You can see what they look like here but you can buy them from most local large hardware stores.
http://www.aquaticeco.com/subcategories/5031/Male-Adapters-1-81-2-NPT-x-Barb
This allow one to run two or more jars in a series off a single air source. On one fitting for the air, extend a length of clear rigid 3/16" tubing per jar. Once the jars have been filled with salt water and eggs, tighten the jar lids to seal the system. This way air bubbles through one jar then escapes out the second fitting and that may be connected to another similarly set up jar. You are able to use one small air pump to drive a series of small jars. Of course the size of the jars can be as large as you wish.

I personally prefer the purpose made two liter brine shrimp hatching cones and their custom stands.
I own four but rarely run more than two at any given time.

I use less salt than is recommended on the cans but more than some of my fellow posters.
I found out years ago that I could get better hatches using reef salt(cheapest brand is fine) at the rate of one tablespoon per liter. The salt is a little more expensive than using rock salt or the rock salt/Epsom salt mix many use. The difference is good enough to justify the salt since the eggs are what costs the most I rather hatch as many cysts as I can.
I differ from most in how I harvest the nauplii in the following ways:
1. Nothing works better than a gold plated coffee maker sieve unless it is a properly size plankton sieve.
These beat any net and never wear out.
2. I keep my hatchers at about 82*F/27*C by using a 15 watt Compact fluorescent with screw base.
I often cover the hatcher(s) and lamp with a large plastic bag to retain heat and shrimp hatch better in a lit environment.
3. My eggs all hatch within about 20 hours. I turn off the air, let the shrimp settle near the bottom and they are also attracted to the light which is also near the base.
3. I then open the drain valve which has a section of clear flexible 1/2" tubing connected. This is drained through the sieve but it will still contain some shells so I repeat the process using the strained hatching water. The second separation eliminates nearly every egg. It may seem like extra work but I harvest the entire container just the one time per day.

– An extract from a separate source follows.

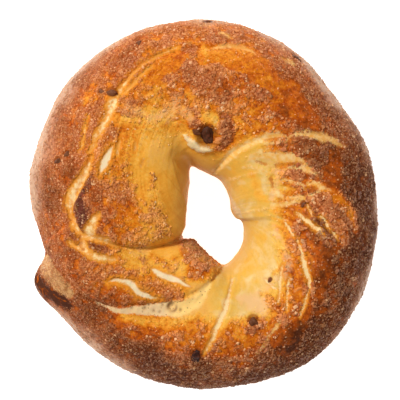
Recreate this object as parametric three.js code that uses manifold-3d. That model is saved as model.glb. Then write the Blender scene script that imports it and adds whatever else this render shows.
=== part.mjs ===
// A cinnamon-sugar bagel: a rope of dough closed into a ring, whose end wraps round the outside, passes under the
// swollen inner lobe and stops at the hole. Millimetres, +Z up, +Y away from the eater, flat base on z = 0.
import * as THREE from "three";
import { mergeVertices } from "three/addons/utils/BufferGeometryUtils.js";
import Module from "manifold-3d";

// ---- Plan of the ring -------------------------------------------------------------------------------------------

// Outer side: bearing in degrees, anticlockwise from +X, and radius round the origin. The bump near 208 degrees is
// the rope's other end, which sticks out of the side.
const OUTER_RADII = [
  [0, 54.6], [20, 54.0], [40, 53.0], [60, 55.6], [90, 57.5], [120, 57.7], [140, 56.5], [160, 55.0], [172, 54.7],
  [183, 53.0], [192, 51.8], [198, 52.8], [204, 56.8], [209, 58.2], [216, 57.1], [226, 56.5], [250, 57.5],
  [280, 58.2], [308, 59.5], [330, 57.4], [350, 54.8],
];

// The hole's narrowest outline, anticlockwise from its right side, and the point its bearings are taken from.
const HOLE_CENTRE = [2.7, -4.7];
const HOLE_OUTLINE = [
  [10.2, -4.7], [8.6, -1.9], [8.3, 1.3], [7.3, 4.4], [5.2, 7.5], [2.0, 9.1], [-1.1, 10.6], [-3.9, 11.3],
  [-4.2, 5.9], [-4.8, -0.3], [-5.5, -6.6], [-6.1, -10.6], [-3.0, -11.3], [-1.1, -13.1], [2.3, -16.6],
  [6.4, -19.7], [10.2, -16.3], [11.7, -13.8], [12.7, -9.7], [12.0, -5.6],
];

// ---- Cross section of the ring ----------------------------------------------------------------------------------

// By bearing: height of the crown, where it lies between the hole (0) and the outer side (1), and how square the
// shoulder between crown and hole is, as a superellipse's exponent.
const CROWN_HEIGHT = [[0, 36.0], [45, 37.0], [90, 38.0], [135, 38.5], [180, 38.0], [225, 35.5], [270, 35.5], [315, 36.0]];
const CROWN_PLACE = [[0, 0.57], [90, 0.5], [180, 0.47], [225, 0.5], [270, 0.53], [315, 0.57]];
const INNER_SQUARENESS = [
  [0, 2.0], [60, 2.1], [105, 2.5], [150, 2.7], [200, 2.8], [235, 3.8], [265, 3.6], [287, 2.3], [320, 2.0],
];
const OUTER_SQUARENESS = 2.05;
const LOWER_SQUARENESS = 2.1;
const INNER_EQUATOR = 18; // height of the hole's narrowest outline
const OUTER_EQUATOR = 17; // height of the ring's widest outline
const BASE_INNER = 0.24; // the flat base's edges, between the hole (0) and the outer side (1)
const BASE_OUTER = 0.76;

// ---- Relief: folds where one stretch of dough lies over another ---------------------------------------------------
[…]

4. I then store these clean shrimp in a plastic shoe box in one inch of fresh brine the same strength as the hatching solution, in my refrigerator.

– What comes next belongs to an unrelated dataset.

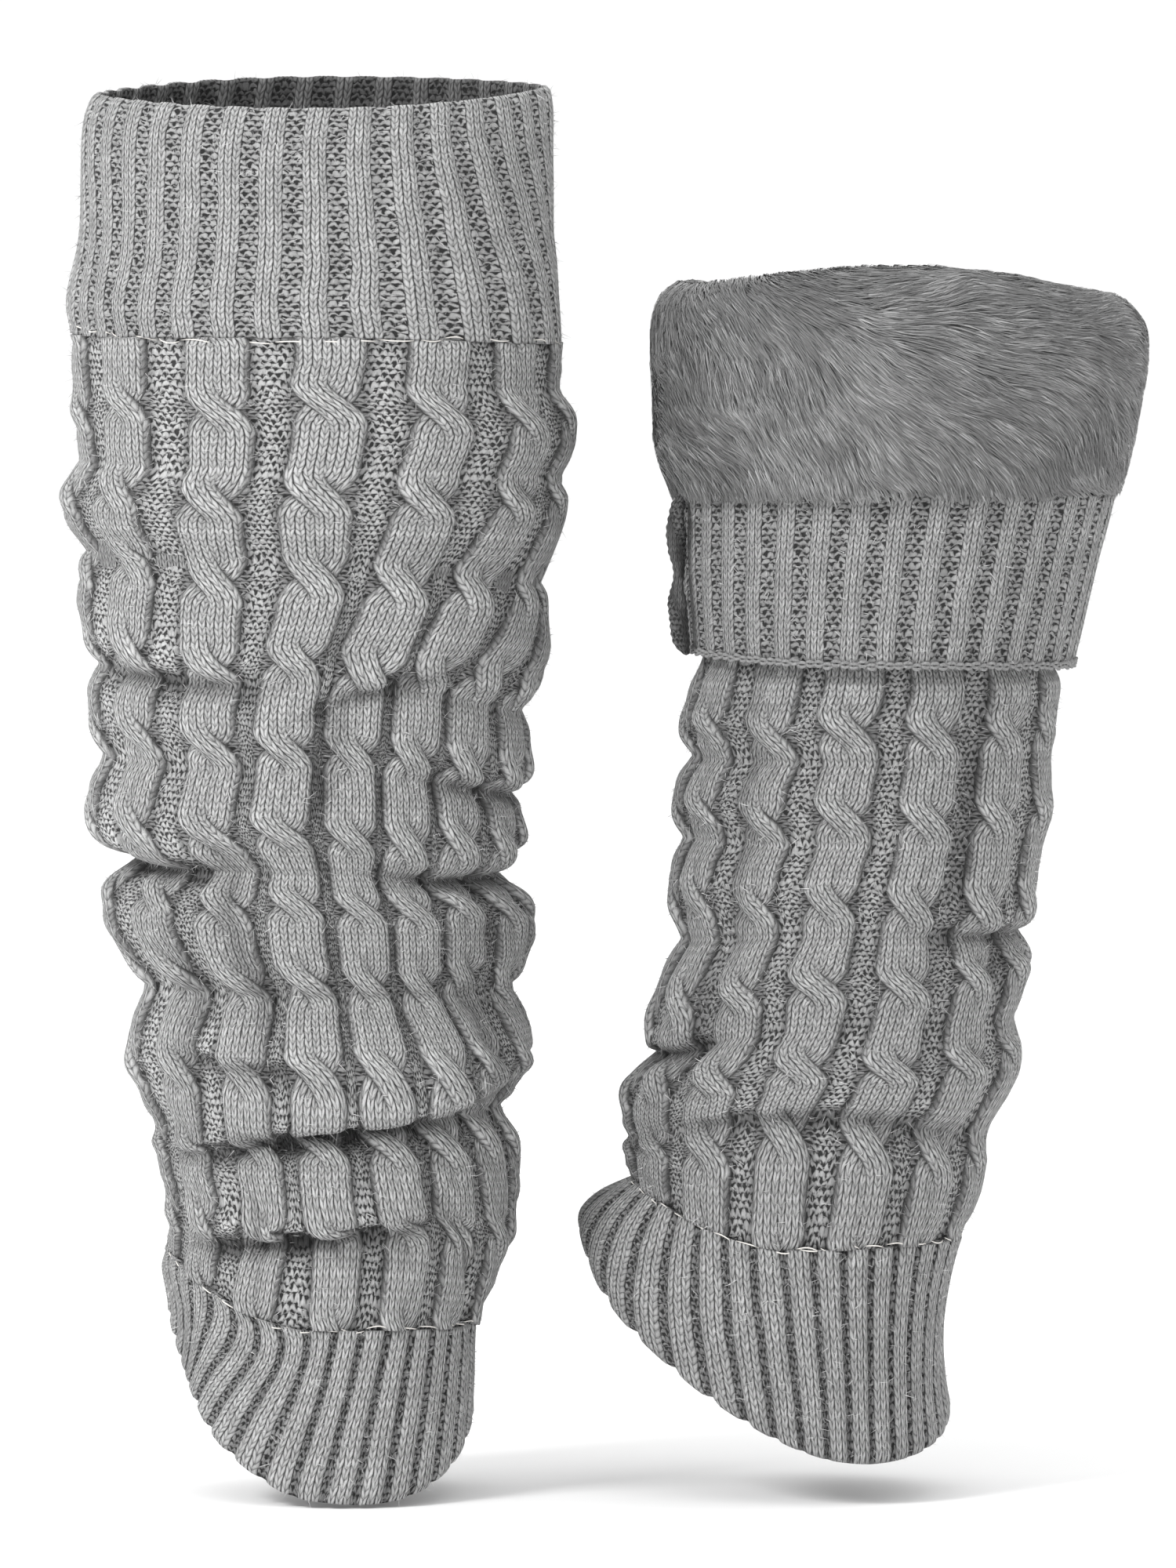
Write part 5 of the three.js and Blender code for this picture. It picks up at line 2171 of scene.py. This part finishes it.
@dataclass
class LegWarmers:
    """The pair: builds every piece and hides the nodes of the solids that it stands for.

    Attributes:
        light: the yarn's colour on top of a stitch of the tall leg warmer.
        short_light: the same for the short one, darker as painted shade.
        dark: its colour between the stitches, where it stands for their shade: painted shade.
        swell: how far the ankle bands swell out, in millimetres.
        ankle_sag: how far the linking thread strays from an ankle seam.
        made: the pieces in the order in which they are made.
    """

    light: tuple = (0.78, 0.78, 0.78)
    # The short leg's yarn is a darker copy of the tall one's: painted shade.
    short_light: tuple = (0.67, 0.67, 0.67)
    dark: tuple = (0.03, 0.03, 0.03)
    swell: float = 1.2
    ankle_sag: tuple = ((-180, 0), (-60, 0.5), (0, 0), (60, -0.6), (180, 0))
    made: list = field(default_factory=list)

    def seat(self, piece: Piece, slot: Slot, *nodes: str) -> Piece:
        """Lets a piece ride on the frame's one body and stand for nodes of the solids.

        Args:
            piece: the piece.
            slot: its material slot; not used.
            nodes: the nodes that it replaces, none for trim.

        Returns:
            The piece.
        """
        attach(piece, "root")
        if nodes:
            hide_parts(*nodes)
        self.made.append(piece)
        return piece

    def finishes(self) -> dict:
        """Makes the materials.

        Returns:
            Each material by its name.
        """
        light, short_light, dark = self.light, self.short_light, self.dark
        kinds = (
            KnitFinish("grey_rib_knit", light, dark),
            KnitFinish("grey_tall_cable_knit", light, dark, purl_wales=5),
            # The short leg's knitting takes the darker copy of the yarn: painted shade.
            KnitFinish("grey_short_rib_knit", short_light, dark),
            KnitFinish("grey_short_cable_knit", short_light, dark, purl_wales=4),
            # The bound edge's yarn is a darker copy of the knitting's yarn: painted shade.
            ThreadFinish("grey_yarn", (0.38, 0.38, 0.38), (0.08, 0.08, 0.08)),
            ThreadFinish("off_white_thread", (0.82, 0.8, 0.76), (0.62, 0.6, 0.57)),
            # The roll's knitting is a darker copy of the yarn: painted shade.
            KnitFinish("shaded_roll_knit", (0.34, 0.34, 0.34), dark, 0.0012),
            # The hairs' and the yarn ends' roots and the undercoat are dark as painted shade down among the
            # fibres.
            FurFinish("grey_fur", (0.07, 0.07, 0.07), (0.155, 0.155, 0.155), (0.36, 0.36, 0.36)),
            UndercoatFinish("grey_undercoat", (0.07, 0.07, 0.07), (0.15, 0.15, 0.15)),
            FurFinish("grey_yarn_ends", (0.3, 0.3, 0.3), (0.5, 0.5, 0.5), (0.75, 0.75, 0.75)),
        )
        return {kind.name: kind.make() for kind in kinds}

    def build(self) -> None:
        """Builds both leg warmers."""
        finishes = self.finishes()
        self.tall(finishes)
        self.short(finishes)

    def tall(self, finishes: dict) -> None:
        """Builds the tall leg warmer.

        Args:
            finishes: each material by its name.
        """
        ribs, thread = finishes["grey_rib_knit"], finishes["off_white_thread"]
        shape = LegShape(TALL_HEM, self.swell, 1.3, TALL_CREASES, TALL_CREEP, len(TALL_RIB), TALL_DRAPES)
        leg = Leg(TALL_RIB + TALL_BODY, shape)
        # dark sets the painted shade in the gutters of each rib band.
        top_band = RibBand("tall_top_rib_knit", leg, 0.0, leg.top_seam, dark=0.78)
        top_band.fine_inside = top_band.free_top = True
        top_band.skew = ((62, 34, 22), (-80, 24, 6))
        top = self.seat(top_band.build(ribs), Slot.KNIT, "tall_top_rib")
        seam = leg.tube_length
        cable_body = CableBody("tall_cable_body_knit", leg, leg.top_seam, seam, 2.5, 0.63, 19, 8, 5)
        cable_body.wander = 0.07
        body = self.seat(cable_body.build(finishes["grey_tall_cable_knit"]), Slot.KNIT, "tall_cable_body")
        ankle_band = RibBand("tall_ankle_rib_knit", leg, seam, leg.length, share=0.74, free_end=True)
        ankle_band.skew = ((-86, 44, 42),)
        ankle_band.sway = ((-34, 30, 8),)
        ankle = self.seat(ankle_band.build(ribs), Slot.KNIT, "tall_ankle_rib")
        top_sag = ((-180, 0), (-70, -2), (-40, 0.5), (-15, 1.5), (20, 0.3), (45, -1), (90, 0), (180, 0))
        upper_line = SeamThread("tall_top_thread", leg, leg.top_seam, SEED + 1, 1.1, 7.5, top_sag)
        upper = self.seat(upper_line.build(thread), Slot.KNIT)
        lower_line = SeamThread("tall_ankle_thread", leg, seam, SEED + 2, 1.0, 9.5, self.ankle_sag)
        lower = self.seat(lower_line.build(thread), Slot.KNIT)
        fuzz = Fuzz("tall_knit_fuzz", SEED + 70, 26000, 0.0, 0.0)
        fuzz = self.seat(fuzz.build([top, body, ankle], finishes["grey_yarn_ends"]), Slot.KNIT)

    def short(self, finishes: dict) -> None:
        """Builds the short leg warmer.

        Args:
            finishes: each material by its name.
        """
        ribs, thread = finishes["grey_short_rib_knit"], finishes["off_white_thread"]
        leg = Leg(SHORT_BODY, LegShape(SHORT_HEM, self.swell, 4.8, SHORT_CREASES, NO_CREEP, 0, SHORT_DRAPES))
        seam = leg.tube_length
        cable_body = CableBody("short_cable_body_knit", leg, 0.0, seam, -8, 0.7, 19.5, 8, 4)
        cable_body.plain_until = float(leg.lengths[CUFF_EDGE_ROW])
        body = self.seat(cable_body.build(finishes["grey_short_cable_knit"]), Slot.KNIT, "short_cable_body")
        # dark sets the painted shade in this band's gutters.
        ankle_band = RibBand("short_ankle_rib_knit", leg, seam, leg.length, 0.76, free_end=True, dark=0.46)
        ankle = self.seat(ankle_band.build(ribs), Slot.KNIT, "short_ankle_rib")
        turned = Tube(TURNED_RIB)
        turned_band = RibBand("short_turned_rib_knit", turned, 0.0, turned.length, 0.54)
        # dark sets the painted shade in the turned rib's gutters.
        turned_band.free_end, turned_band.dark = True, 0.72
        rib = self.seat(turned_band.build(ribs), Slot.KNIT, "short_turned_rib")
        edge_loops = BoundEdge("short_bound_edge", turned, SEED + 40)
        edge = self.seat(edge_loops.build(finishes["grey_yarn"]), Slot.KNIT)
        lower_line = SeamThread("short_ankle_thread", leg, seam, SEED + 4, 1.0, 9.0, self.ankle_sag)
        lower = self.seat(lower_line.build(thread), Slot.KNIT)
        band = FurBand()
        coat = self.seat(band.undercoat(finishes["grey_undercoat"]), Slot.FUR, "short_fur_band")
        strips = (
            PileStrip("short_fur_pile_low", 0.0, 0.27, 45000, (7, 12), 0.18),
            PileStrip("short_fur_pile_high", 0.24, 0.63, 64000, (7, 12), 0.18),
            PileStrip("short_fur_pile_inside", 0.6, 1.0, 15000, (6, 9), 0.34),
        )
        hairs = [self.seat(band.hairs(strip, finishes["grey_fur"]), Slot.FUR) for strip in strips]
        roll = self.seat(SeamRoll().build(finishes["shaded_roll_knit"]), Slot.ROLL, "short_cuff_seam_roll")
        fuzz = Fuzz("short_knit_fuzz", SEED + 71, 18000, 0.153, 0.122)
        fuzz = self.seat(fuzz.build([rib, body, ankle], finishes["grey_yarn_ends"]), Slot.KNIT)


def main() -> None:
    """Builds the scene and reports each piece."""
    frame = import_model()
    LOG.info("frame: %d nodes", len(frame["nodes"]))
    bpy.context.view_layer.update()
    studio = Studio()
    studio.camera()
    studio.floor()
    studio.light()
    studio.look()
    pair = LegWarmers()
    pair.build()
    for piece in pair.made:
        LOG.info("%s: %d triangles", piece.name, len(piece.data.loops) - 2 * len(piece.data.polygons))
    bpy.context.view_layer.update()


if __name__ == "__main__":
    main()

Most of the shrimp remain alive over 12 hours and remain stalled at their pre-shed hatched state at which they are at the peak of their nutritional value. To feed the shrimp to the fish I merely pour what I need through my sieve, rinse in fresh water, then mix in a container with some fresh water so I can go from tank to tank and feed each tank only as much as needed by using a dedicated kitchen baster.